In the commented out part i added the case with the for loop which takes 12 seconds on my mac. The vmap never finishes

patrick-kidger commented 6 days ago

This is quite a large MWE! I'd love to help, but it'd be great if you can condense this down to the most minimal thing that demonstrates your issue first. (Are qmc, tqdm, matplotlib all necessary to reproduce your issue? What about diffrax.diffeqsolve, or will a smaller non-diffrax function suffice? Etc.)

MaAl13 commented 15 hours ago

Hello, i think i boiled it down to a smaller MWE, for me it makes a difference if i use diffrax or not:

import optimistix as optx
import equinox as eqx
from jax import config
from scipy.stats import qmc
import jax.numpy as jnp
import diffrax as dfx
# JAX configuration
config.update("jax_enable_x64", True)
import time

def lotka_volterra(t, y, parameters):
    prey, predator = y
    α, β, γ, δ = parameters
    d_prey = α * prey - β * prey * predator
    d_predator = -γ * predator + δ * prey * predator
    d_y = jnp.stack([d_prey, d_predator])
    return d_y

def solve(parameters):
    """Solve a single ODE."""
    term = dfx.ODETerm(lotka_volterra)
    solver = dfx.Tsit5()
    saveat = dfx.SaveAt(ts=jnp.linspace(0, 30, 100))
    sol = dfx.diffeqsolve(term, solver, 0, 30, 0.1, jnp.array([1,1]), args=parameters, saveat=saveat, adjoint=dfx.DirectAdjoint())
    return sol.ys

# Compute MSE loss
def compute_mse(params, ts):
    predicted = solve(params)
    return jnp.mean((predicted - jnp.zeros_like(predicted))**2)
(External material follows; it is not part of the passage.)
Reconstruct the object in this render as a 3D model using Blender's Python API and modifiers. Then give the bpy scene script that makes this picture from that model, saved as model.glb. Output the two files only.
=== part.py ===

def optimize_batch(initial_guesses, compute_mse, ts):
    def single_optimization(initial_guess):
        solver = optx.BFGS(rtol=1e-5, atol=1e-5)
        try:
            sol = optx.minimise(compute_mse, solver=solver, y0=initial_guess, args = ts, max_steps=5000)
            loss = compute_mse(sol.value, ts)
            best_params = sol.value  
        except:
            loss = jnp.inf
            success = False
            best_params = initial_guess 
        return best_params, loss

    vectorized_optimization = eqx.filter_vmap(single_optimization)
    return vectorized_optimization(initial_guesses)

def main():
    # True parameters and initial condition
    ts = jnp.linspace(0, 30, 100)

    # Generate initial guesses
    num_samples = 10000
    sobol = qmc.Sobol(d=4, scramble=True)
    initial_guesses = jnp.array(sobol.random(n=num_samples))

    # Run the batch optimization
    best_params, losses = optimize_batch(initial_guesses, compute_mse, ts)

if __name__ == "__main__":
    main()